"There is nothing hidden that will not be revealed…"
On a brisk autumn day in 1686, eighteen-year-old Nella Oortman arrives in Amsterdam to begin a new life as the wife of illustrious merchant trader Johannes Brandt. But her new home, while splendorous, is not welcoming. Johannes is kind yet distant, always locked in his study or at his warehouse office-leaving Nella alone with his sister, the sharp-tongued and forbidding Marin.
But Nella's world changes when Johannes presents her with an extraordinary wedding gift: a cabinet-sized replica of their home. To furnish her gift, Nella engages the services of a miniaturist-an elusive and enigmatic artist whose tiny creations mirror their real-life counterparts in eerie and unexpected ways . . .
Johannes' gift helps Nella to pierce the closed world of the Brandt household. But as she uncovers its unusual secrets, she begins to understand-and fear-the escalating dangers that await them all. In this repressively pious society where gold is worshipped second only to God, to be different is a threat to the moral fabric of society, and not even a man as rich as Johannes is safe. Only one person seems to see the fate that awaits them. Is the miniaturist the key to their salvation . . . or the architect of their destruction?
Enchanting, beautiful, and exquisitely suspenseful, The Miniaturist is a magnificent story of love and obsession, betrayal and retribution, appearance and truth.
Having read many amazing books this year, I decided that I was going to broaden my horizons and try something that I might not normally read. After trolling goodreads for a possible candidate I came across a book The Miniaturist by Jessie Burton. Having won the ‘Waterstones book of the year award for 2014’ I thought I would give it a try.
I have to say I have mixed feelings about this book. For me, the first fifty percent of the book was very slow going. Although, as it neared the conclusion the book did pick up the pace, I’m not sure if that compensated for such a slow start. The main character Petronella or, Nella for short, was a complicated individual. At first she seemed somewhat naïve and girlish to me but by the end she had transitioned into a character that was wise and compassionate beyond her years. What I wasn’t convinced of was how fast the transformation in Nella’s character took place, especially when under the stress of the circumstances she found herself subject to.
I admire that the writer has explored some important topics in the Miniaturist with homophobia, equal rights and religious hypocrisy as some key themes but I don’t want to write spoilers by going into too much detail surrounding them. When considering the three central themes running throughout this book, I don’t know if the book was long enough to tackle them properly or possibly telling the story from the first person narrative restricted the exploration of them.

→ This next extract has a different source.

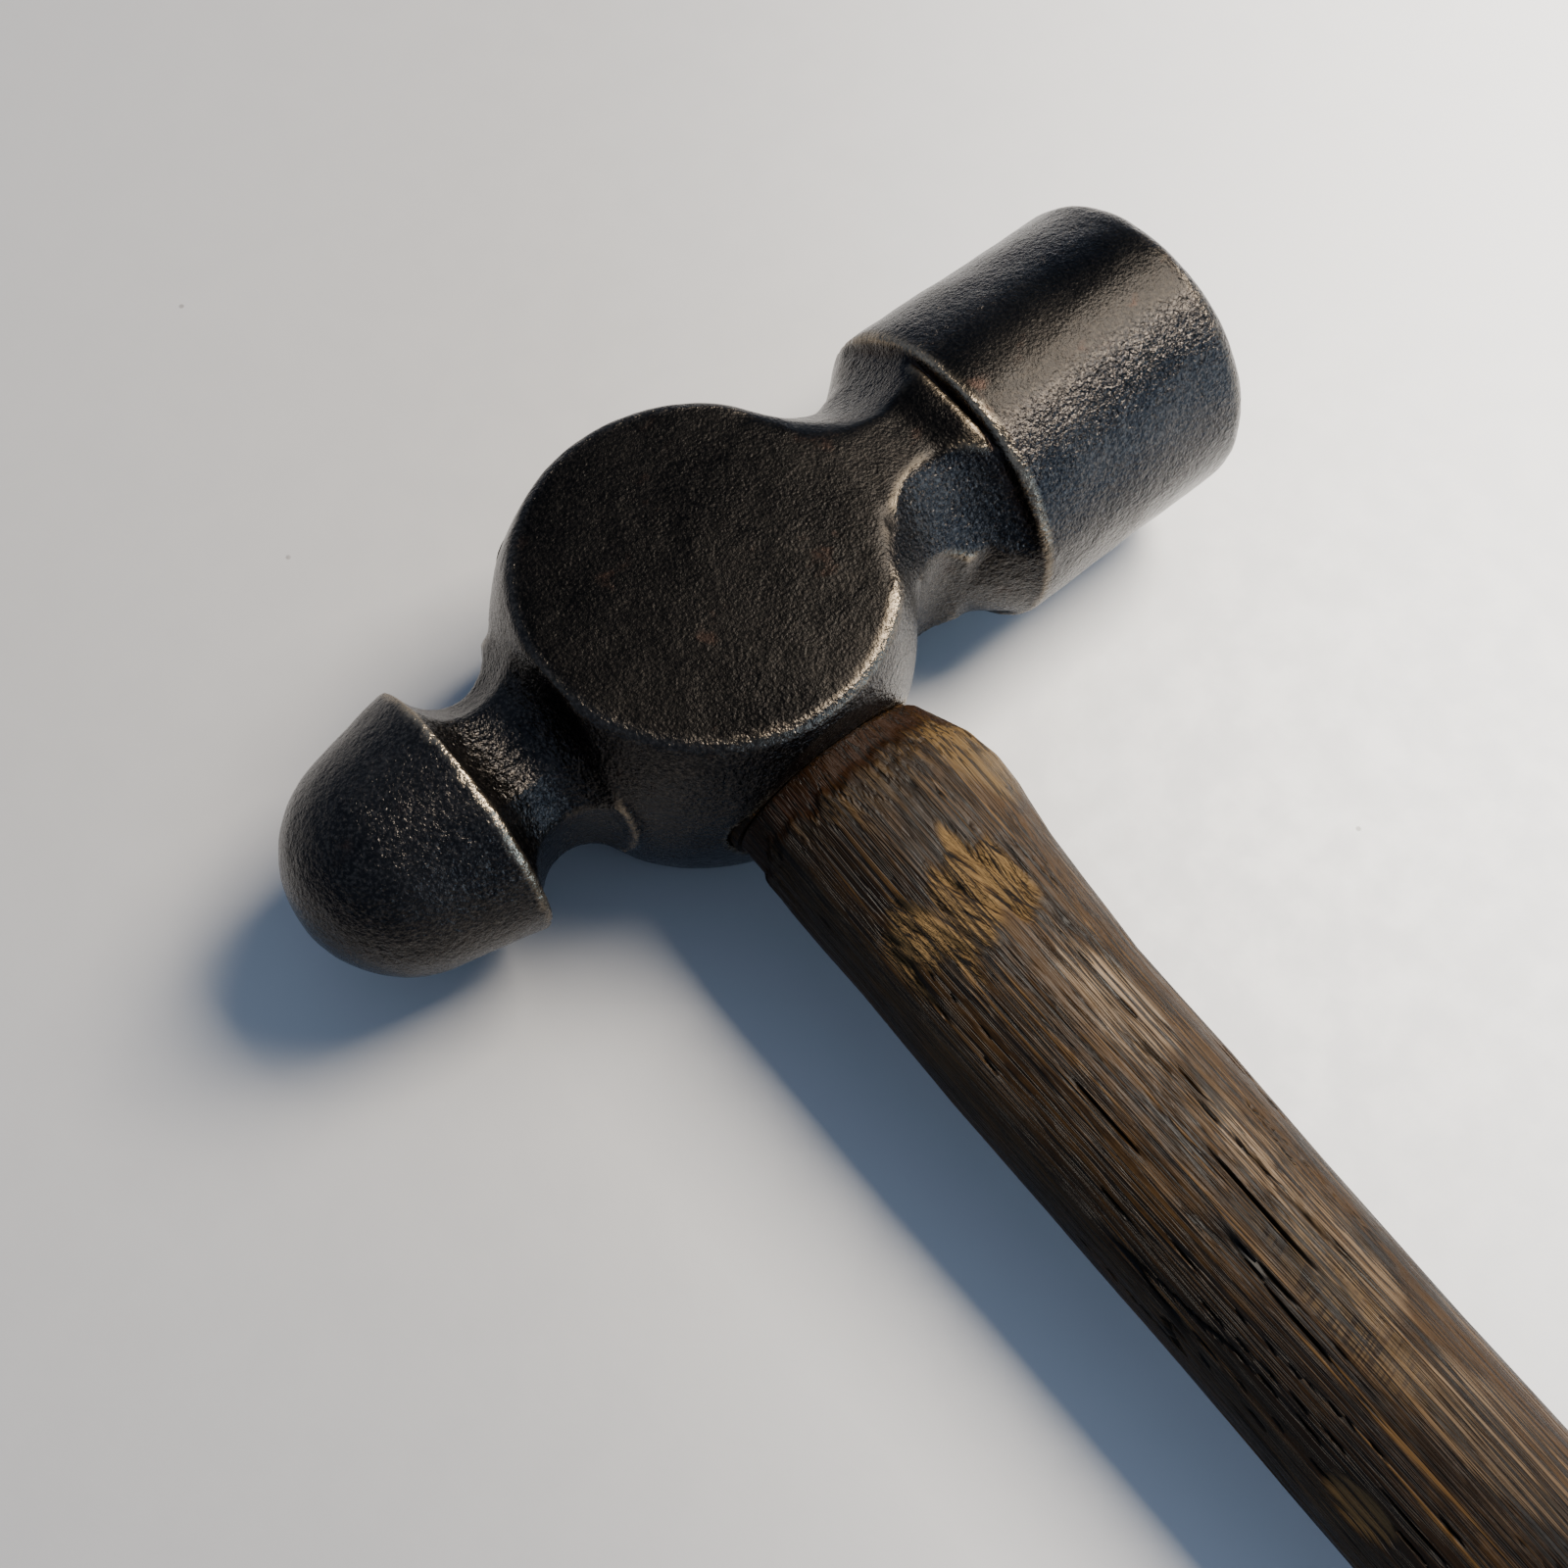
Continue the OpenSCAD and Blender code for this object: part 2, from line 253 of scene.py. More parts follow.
def read_normals(obj: bpy.types.Object) -> np.ndarray:
    """The vertex normals of obj as an n by 3 array.

    Args:
        obj: mesh object.

    Returns:
        One row for each vertex.
    """
    no = np.zeros(len(obj.data.vertices) * 3, np.float32)
    obj.data.vertices.foreach_get("normal", no)
    return no.reshape(-1, 3).astype(float)


def neighbour_mean(obj: bpy.types.Object, values: np.ndarray, rounds: int) -> np.ndarray:
    """Averages values over each vertex's neighbours.

    Args:
        obj: mesh object.
        values: one row for each vertex.
        rounds: how many times to average.

    Returns:
        The averaged values.
    """
    edges = np.zeros(len(obj.data.edges) * 2, np.int32)
    obj.data.edges.foreach_get("vertices", edges)
    a, b = edges.reshape(-1, 2).T
    count = np.bincount(a, minlength=len(values)) + np.bincount(b, minlength=len(values))
    flat = values.reshape(len(values), -1).astype(float)
    for _ in range(rounds):
        total = np.stack([
            np.bincount(a, flat[b, k], len(values)) + np.bincount(b, flat[a, k], len(values))
            for k in range(flat.shape[1])
        ], 1)
        flat = 0.5 * flat + 0.5 * total / np.maximum(count, 1)[:, None]
    return flat.reshape(values.shape)


def write_mask(obj: bpy.types.Object, name: str, values: np.ndarray) -> None:
    """Stores one number a vertex that the material can read."""
    mask = obj.data.attributes.new(name, "FLOAT", "POINT")
    mask.data.foreach_set("value", values.astype(np.float32))


def write_vector(obj: bpy.types.Object, name: str, values: np.ndarray) -> None:
    """Stores three numbers a vertex that the material can read as a place."""
    place = obj.data.attributes.new(name, "FLOAT_VECTOR", "POINT")
    place.data.foreach_set("vector", values.astype(np.float32).ravel())


def copy_node(node: str, name: str) -> bpy.types.Object:
    """A merged copy of a CAD node's mesh as a new object.

    Args:
        node: name of the CAD node.
        name: name of the new piece.

    Returns:
        The new object, at the origin.
    """
    obj = bpy.data.objects.new(name, frame["nodes"][node].data.copy())
    bpy.context.scene.collection.objects.link(obj)
    obj.data.materials.clear()
    select_only(obj)
    bpy.ops.object.mode_set(mode="EDIT")
    bpy.ops.mesh.select_all(action="SELECT")
    bpy.ops.mesh.remove_doubles(threshold=2e-6)
    bpy.ops.mesh.normals_make_consistent(inside=False)
    bpy.ops.object.mode_set(mode="OBJECT")
    if obj.data.has_custom_normals:
        bpy.ops.mesh.customdata_custom_splitnormals_clear()
    return obj


def apply_modifier(obj: bpy.types.Object, kind: str, **settings: object) -> None:
    """Adds a modifier, sets it and applies it.

    Args:
        obj: the object that is modified.
        kind: the modifier's type.
        settings: the modifier's properties by name.
    """
    select_only(obj)
    modifier = obj.modifiers.new(kind.title(), kind)
    for key, value in settings.items():
        setattr(modifier, key, value)
    bpy.ops.object.modifier_apply(modifier=modifier.name)


# ---------------------------------------------------------------- finishes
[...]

I understand character development advances the narrative of a novel but the way the characters’ developed or revealed themselves in The Miniaturist left me a little unconvinced by them as whole. For example, Johannes, was wise, composed and immensely private therefore the unbelievably silly and reckless way he behaves toward the end of the novel seemed too unreal. I had the same problem with Otto, and Marin, who seemed too intelligent and level-headed for her actions.
Another thing I struggled with when reading this book was what I was supposed to take away from it. When I finished reading, I couldn’t help but feel that there was some profound message, possibly attached to the miniaturist, wound like a coiled snake, twisting into, out of and around the plot. My problem was that this particular snake was just too slippery for my grip. Don’t get me wrong, I’m all for subliminal messages hidden within an intricate story for a perceptive reader to identify, resulting in a complimentary pat on the back at the end of the novel at your Sherlock-esque detective skills, that end-of-book feel good feeling. Unfortunately, I didn’t get that from The Miniaturist and I came away feeling a little stupid, attaching various philosophical standpoints to the story to try and work out what it all meant, none of which hit the nail on the head.
Overall the book is incredibly well-written, the setting and historical knowledge was also impressive but it’s possible I ventured a little too far out of my comfort zone for this book.